Give all of the lines again exactly as they read.

:: Stored data ::
[Start]
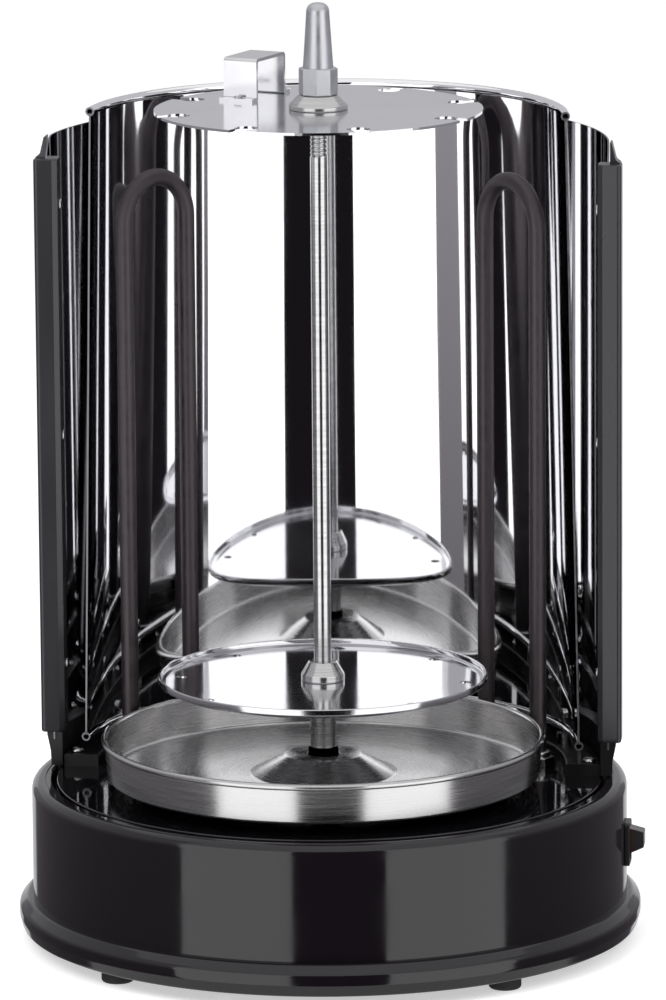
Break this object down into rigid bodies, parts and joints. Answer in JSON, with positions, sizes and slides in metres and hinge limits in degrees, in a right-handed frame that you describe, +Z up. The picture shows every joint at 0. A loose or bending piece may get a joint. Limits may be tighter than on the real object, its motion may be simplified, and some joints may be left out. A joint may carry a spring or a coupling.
{
  "type": "vertical electric skewer grill",
  "caption": "Table-top vertical kebab grill: round base, turning spit, drip pan, curved reflector, two upright heating elements and two swinging guard doors.",
  "frame": {"origin": "on the table under the middle of the round base", "axes": "+Z up, front of the grill towards -Y, switch on the +X side"},
  "size_m": [0.2922, 0.29, 0.4398],
  "materials": {
    "base_plastic": "high-gloss injection-moulded",
    "rubber_feet": "matt moulded",
    "black_enamel": "gloss black enamel",
    "polished_steel": "mirror-polished stainless",
    "brushed_pan_steel": "circular brushed stainless",
    "bright_steel": "bright rolled stainless",
    "turned_steel": "turned",
    "cast_aluminium": "satin",
    "element_sheath": "matt oxidised sheath",
    "handle_plastic": "fine-textured moulding",
    "black_coated_steel": "black coated",
    "zinc_steel": "zinc plated",
    "grey_plastic": "moulded",
    "switch_plastic": "moulded",
    "rocker_plastic": "smoky moulded",
    "brass_parts": "stamped",
    "ceramic_parts": "fired"
  },
  "bodies": {
    "base": {"foot_ring": "base_plastic", "foot_front_left": "rubber_feet", "foot_front_right": "rubber_feet", "foot_rear_left": "rubber_feet", "foot_rear_right": "rubber_feet", "bottom_cover": "zinc_steel", "bottom_screws": "zinc_steel", "base_wall": "base_plastic", "top_rim": "base_plastic", "deck_plate": "black_enamel", "drive_bush": "grey_plastic", "motor_posts": "zinc_steel", "motor_bracket": "zinc_steel", "motor_screws": "zinc_steel", "gearbox_case": "grey_plastic", "motor_can": "zinc_steel", "switch_bezel": "switch_plastic", "switch_terminals": "brass_parts", "cord_inlet": "switch_plastic", "terminal_block": "ceramic_parts", "thermal_cutout": "ceramic_parts", "right_element": "element_sheath", "left_element": "element_sheath", "element_glands": "zinc_steel", "element_terminals": "zinc_steel", "reflector_carrier": "black_coated_steel", "carrier_screws": "zinc_steel", "reflector_spacers": "black_coated_steel", "reflector_screws": "zinc_steel", "reflector": "polished_steel"},
    "drive": {"drive_shaft": "turned_steel", "drive_socket": "turned_steel"},
    "spit": {"spit_shaft": "turned_steel", "meat_plate": "bright_steel", "plate_hub": "turned_steel", "skewer_disc": "bright_steel", "lift_bracket": "bright_steel", "bracket_rivets": "zinc_steel", "disc_washer": "bright_steel", "lock_nut": "turned_steel"},
    "spike": {"spike_handle": "cast_aluminium"},
    "pan": {"drip_pan": "brushed_pan_steel"},
    "rocker": {"rocker_key": "rocker_plastic"},
    "right_door": {"right_door_sheet": "polished_steel", "right_door_handle": "handle_plastic", "right_door_runner": "handle_plastic", "right_door_screws": "zinc_steel"},
    "left_door": {"left_door_sheet": "polished_steel", "left_door_handle": "handle_plastic", "left_door_runner": "handle_plastic", "left_door_screws": "zinc_steel"}
  },
  "joints": [
    {"name": "spit_spin", "type": "hinge", "parent": "base", "child": "drive", "pos_m": [0, -0.022, 0.09], "axis": [0, 0, 1], "continuous": true},
    {"name": "spit_lift", "type": "slide", "parent": "drive", "child": "spit", "axis": [0, 0, 1], "range_m": [0, 0.32]},
    {"name": "spike_turn", "type": "hinge", "parent": "spit", "child": "spike", "pos_m": [0, -0.022, 0.405], "axis": [0, 0, 1], "continuous": true},
    {"name": "pan_lift", "type": "slide", "parent": "base", "child": "pan", "axis": [0, 0, 1], "range_m": [0, 0.018]},
    {"name": "right_door_swing", "type": "hinge", "parent": "base", "child": "right_door", "pos_m": [0, 0, 0.09], "axis": [0, 0, -1], "range_deg": [0, 87.5]},
    {"name": "left_door_swing", "type": "hinge", "parent": "base", "child": "left_door", "pos_m": [0, 0, 0.09], "axis": [0, 0, 1], "range_deg": [0, 87.5]},
    {"name": "power_switch", "type": "hinge", "parent": "base", "child": "rocker", "pos_m": [0.1377, 0, 0.04569], "axis": [0, -1, 0], "range_deg": [0, 20]}
  ]
}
[End]
:: Result of the exercise ::
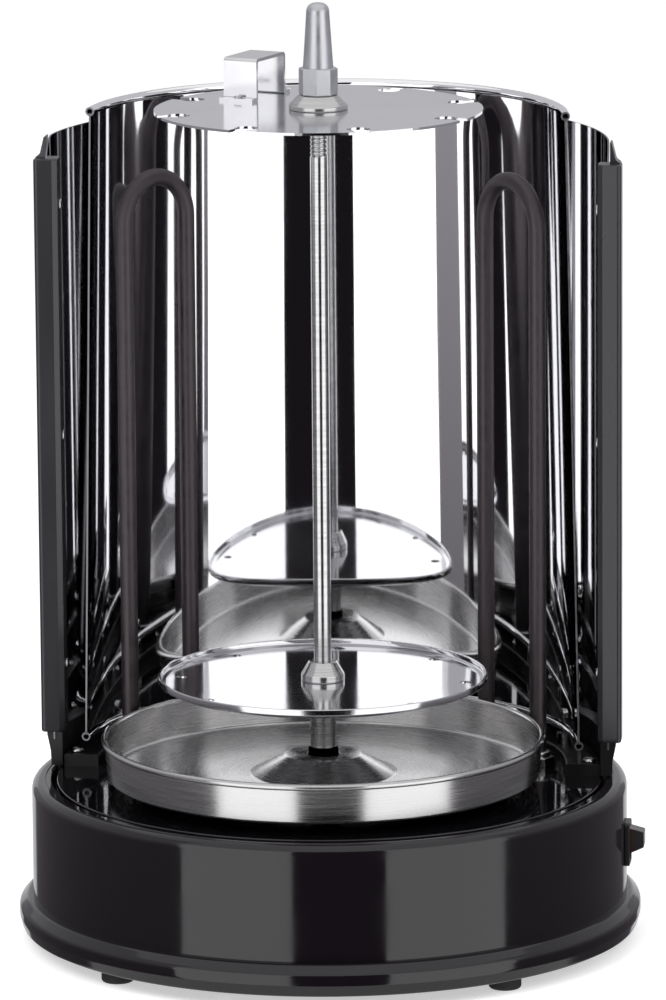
Break this object down into rigid bodies, parts and joints. Answer in JSON, with positions, sizes and slides in metres and hinge limits in degrees, in a right-handed frame that you describe, +Z up. The picture shows every joint at 0. A loose or bending piece may get a joint. Limits may be tighter than on the real object, its motion may be simplified, and some joints may be left out. A joint may carry a spring or a coupling.
{
  "type": "vertical electric skewer grill",
  "caption": "Table-top vertical kebab grill: round base, turning spit, drip pan, curved reflector, two upright heating elements and two swinging guard doors.",
  "frame": {"origin": "on the table under the middle of the round base", "axes": "+Z up, front of the grill towards -Y, switch on the +X side"},
  "size_m": [0.2922, 0.29, 0.4398],
  "materials": {
    "base_plastic": "high-gloss injection-moulded",
    "rubber_feet": "matt moulded",
    "black_enamel": "gloss black enamel",
    "polished_steel": "mirror-polished stainless",
    "brushed_pan_steel": "circular brushed stainless",
    "bright_steel": "bright rolled stainless",
    "turned_steel": "turned",
    "cast_aluminium": "satin",
    "element_sheath": "matt oxidised sheath",
    "handle_plastic": "fine-textured moulding",
    "black_coated_steel": "black coated",
    "zinc_steel": "zinc plated",
    "grey_plastic": "moulded",
    "switch_plastic": "moulded",
    "rocker_plastic": "smoky moulded",
    "brass_parts": "stamped",
    "ceramic_parts": "fired"
  },
  "bodies": {
    "base": {"foot_ring": "base_plastic", "foot_front_left": "rubber_feet", "foot_front_right": "rubber_feet", "foot_rear_left": "rubber_feet", "foot_rear_right": "rubber_feet", "bottom_cover": "zinc_steel", "bottom_screws": "zinc_steel", "base_wall": "base_plastic", "top_rim": "base_plastic", "deck_plate": "black_enamel", "drive_bush": "grey_plastic", "motor_posts": "zinc_steel", "motor_bracket": "zinc_steel", "motor_screws": "zinc_steel", "gearbox_case": "grey_plastic", "motor_can": "zinc_steel", "switch_bezel": "switch_plastic", "switch_terminals": "brass_parts", "cord_inlet": "switch_plastic", "terminal_block": "ceramic_parts", "thermal_cutout": "ceramic_parts", "right_element": "element_sheath", "left_element": "element_sheath", "element_glands": "zinc_steel", "element_terminals": "zinc_steel", "reflector_carrier": "black_coated_steel", "carrier_screws": "zinc_steel", "reflector_spacers": "black_coated_steel", "reflector_screws": "zinc_steel", "reflector": "polished_steel"},
    "drive": {"drive_shaft": "turned_steel", "drive_socket": "turned_steel"},
    "spit": {"spit_shaft": "turned_steel", "meat_plate": "bright_steel", "plate_hub": "turned_steel", "skewer_disc": "bright_steel", "lift_bracket": "bright_steel", "bracket_rivets": "zinc_steel", "disc_washer": "bright_steel", "lock_nut": "turned_steel"},
    "spike": {"spike_handle": "cast_aluminium"},
    "pan": {"drip_pan": "brushed_pan_steel"},
    "rocker": {"rocker_key": "rocker_plastic"},
    "right_door": {"right_door_sheet": "polished_steel", "right_door_handle": "handle_plastic", "right_door_runner": "handle_plastic", "right_door_screws": "zinc_steel"},
    "left_door": {"left_door_sheet": "polished_steel", "left_door_handle": "handle_plastic", "left_door_runner": "handle_plastic", "left_door_screws": "zinc_steel"}
  },
  "joints": [
    {"name": "spit_spin", "type": "hinge", "parent": "base", "child": "drive", "pos_m": [0, -0.022, 0.09], "axis": [0, 0, 1], "continuous": true},
    {"name": "spit_lift", "type": "slide", "parent": "drive", "child": "spit", "axis": [0, 0, 1], "range_m": [0, 0.32]},
    {"name": "spike_turn", "type": "hinge", "parent": "spit", "child": "spike", "pos_m": [0, -0.022, 0.405], "axis": [0, 0, 1], "continuous": true},
    {"name": "pan_lift", "type": "slide", "parent": "base", "child": "pan", "axis": [0, 0, 1], "range_m": [0, 0.018]},
    {"name": "right_door_swing", "type": "hinge", "parent": "base", "child": "right_door", "pos_m": [0, 0, 0.09], "axis": [0, 0, -1], "range_deg": [0, 87.5]},
    {"name": "left_door_swing", "type": "hinge", "parent": "base", "child": "left_door", "pos_m": [0, 0, 0.09], "axis": [0, 0, 1], "range_deg": [0, 87.5]},
    {"name": "power_switch", "type": "hinge", "parent": "base", "child": "rocker", "pos_m": [0.1377, 0, 0.04569], "axis": [0, -1, 0], "range_deg": [0, 20]}
  ]
}